Старый управляющий низко поклонился, все в точности запомнив, но все же, на правах советника, не удержался от еще одного вопроса:

«Что же станется с несчастным маркграфом, ваша милость? Все соседи, соратники, посессоры и тенанты отвернутся от него при таких делах».

Тяжело вздохнул дюк и соскочил с монументальной лошадиной головы прямиком на усыпанные опилками плиты двора.

«Бог ему судья. Ежели будет жив, отчисли ему ренту за его былые заслуги перед отчизной и забудь о нем совсем, как вынужден забыть и я».

Оседлал коня и ускакал воевать с кунигаем Гаштольдом.

* * *

Так что Йерве пребывал в неведении касательно своего происхождения, но блаженным его неведение назвать было никак нельзя.

Сколько он себя помнил, крестный отец проявлял к нему благосклонность, доброжелательность и взрослое уважение. Самолично учил тому, чем сам владел в совершенстве: верховой езде, метанию копья, стрельбе из лука, арбалета, пищалей и пистолетов, бою на мечах, фехтованию на шпагах и саблях, ястребиной и соколиной охоте, свежеванию оленей и медведей. Дюк умел взбираться по утесам и отвесным скалам, распутывать следы на снегу, плавать против течения, погружаться в воды затхлого пруда с целью ловли лягушек, находить брод в топях и болотах, плясать кадриль, менуэты и падеспань, и обольщать женщин.
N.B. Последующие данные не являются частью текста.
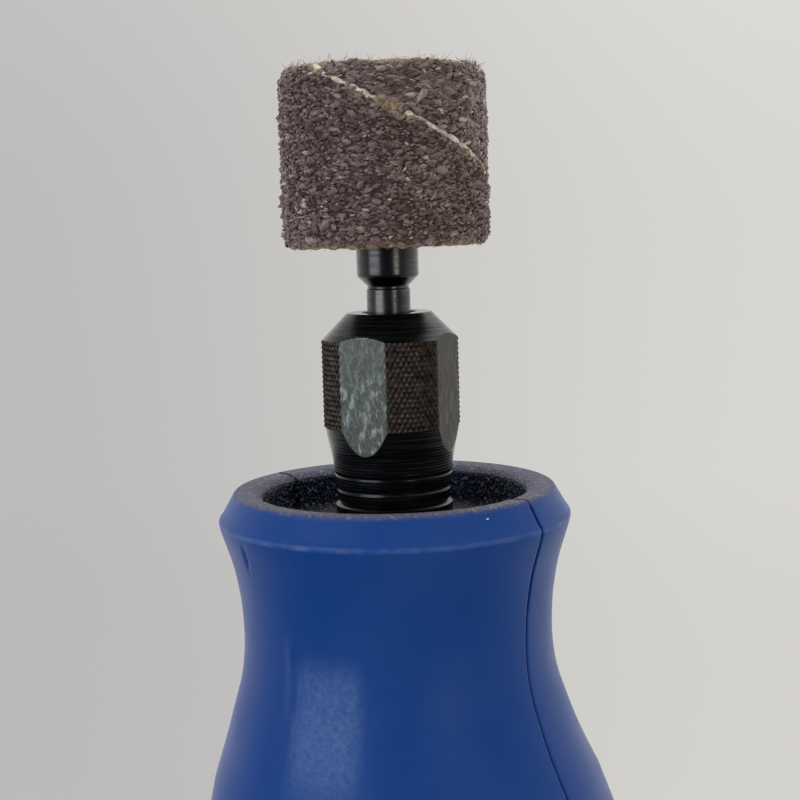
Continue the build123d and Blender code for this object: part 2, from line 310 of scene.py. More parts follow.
class Nodes:
    """Short forms for building a node tree."""

    def __init__(self, name):
        self.material = bpy.data.materials.new(name)
        self.material.use_nodes = True
        self.tree = self.material.node_tree
        self.shader = self.tree.nodes["Principled BSDF"]
        coordinates = self.tree.nodes.new("ShaderNodeTexCoord")
        self.place = coordinates.outputs["Object"]

    def link(self, a, b):
        self.tree.links.new(a, b)

    def put(self, socket, value):
        if hasattr(value, "links") or hasattr(value, "is_output"):
            self.link(value, socket)
        else:
            socket.default_value = value

    def math(self, operation, a, b=0.0, clamp=False):
        n = self.tree.nodes.new("ShaderNodeMath")
        n.operation = operation
        n.use_clamp = clamp
        self.put(n.inputs[0], a)
        self.put(n.inputs[1], b)
        return n.outputs[0]

    def stretched(self, x, y, z):
        n = self.tree.nodes.new("ShaderNodeMapping")
        n.inputs["Scale"].default_value = (x, y, z)
        self.link(self.place, n.inputs["Vector"])
        return n.outputs["Vector"]

    def noise(self, size_mm, detail=3.0, rough=0.55, vector=None):
        n = self.tree.nodes.new("ShaderNodeTexNoise")
        n.inputs["Scale"].default_value = 1000.0 / size_mm
        n.inputs["Detail"].default_value = detail
        n.inputs["Roughness"].default_value = rough
        self.link(vector or self.place, n.inputs["Vector"])
        return n.outputs["Fac"]

    def cells(self, size_mm, what="Distance", feature="F1", vector=None):
        n = self.tree.nodes.new("ShaderNodeTexVoronoi")
        n.feature = feature
        n.inputs["Scale"].default_value = 1000.0 / size_mm
        self.link(vector or self.place, n.inputs["Vector"])
        return n.outputs[what]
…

А значит, все это умел и сам Йерве.

Но все эти физические навыки и способности не приносили радости юному приемышу, который проявлял склонность к игре на лютне, гуслях, балалайке и клавикордах; книгочейству, звездочетству, античным языкам и игре в персидские фигуры.

Йерве предпочитал проводить долгие часы в библиотеке Желтой Цитадели, рассматривать звезды через окуляры, выписанные у монахов Свято-Троицкого монастыря, выслушивать жалобы арендаторов и тенантов, а потом осмысливать их глубоко, в поисках взвешенного решения, и ткать гобелены.

Последнее увлечение драгоценного воспитанника особенно расстраивало дюка, но он закрывал глаза и на эту блажь, списывая ее на те трагические обстоятельства, коими сопровождались первые крики Йерве в мире живых.

Дюк многое прощал сыну обезумевшего маркграфа Фриденсрайха фон Таузендвассера, своего давнего друга и соратника, горячо любимого Фрида, которого пришлось ему заживо похоронить в расцвете лет.

С Фриденсрайхом дюка Кейзегала связывали самые светлые воспоминания юности и молодости, самые отчаянные победы, самые немыслимые приключения, самые веселые анекдоты; присяга на верность, служба в отборной императорской роте, сама императорская чета, плен у англосаксов, дуэль с тринадцатью константинопольцами, турнир в Аскалоне, два копья, биржа, инквизиция, перчатки и одна сарагосская ночь, о которой дюк, можно сказать, совсем забыл.

С тяжелым сердцем рвал дюк прочные узы, за многие жизни ушедших предков протянувшиеся от стольного града Нойе-Асседо к богатому водоемами северу, от прибрежной твердыни к Таузендвассеру; узы, утолщенные их собственными жизнями, но простить Фриду сумасбродство и безответственность не мог. У дюка было пять незаконных сыновей, но ни от одного из них он не посмел отказаться, даже от кривого Яна. Двое погибших лежали в фамильном склепе, а не где-нибудь на погосте. Он так и не потерял надежды отыскать третьего, украденного цыганами.

Утешение своему горю дюк находил в сыне Фриденсрайха, который с каждым днем все больше походил на отца.

Высок был Йерве и изящен, смугл, черноволос, с нездешним горящим взглядом, похожий на натянутую до предела тетиву лука, вздрагивающую от малейшего прикосновения. Все подмечал, все знал, на все с вниманием реагировал. Благодарным слушателем и интересным собеседником рос Йерве, богатой почвой, готовой прорастить любое зерно, в нее попавшее.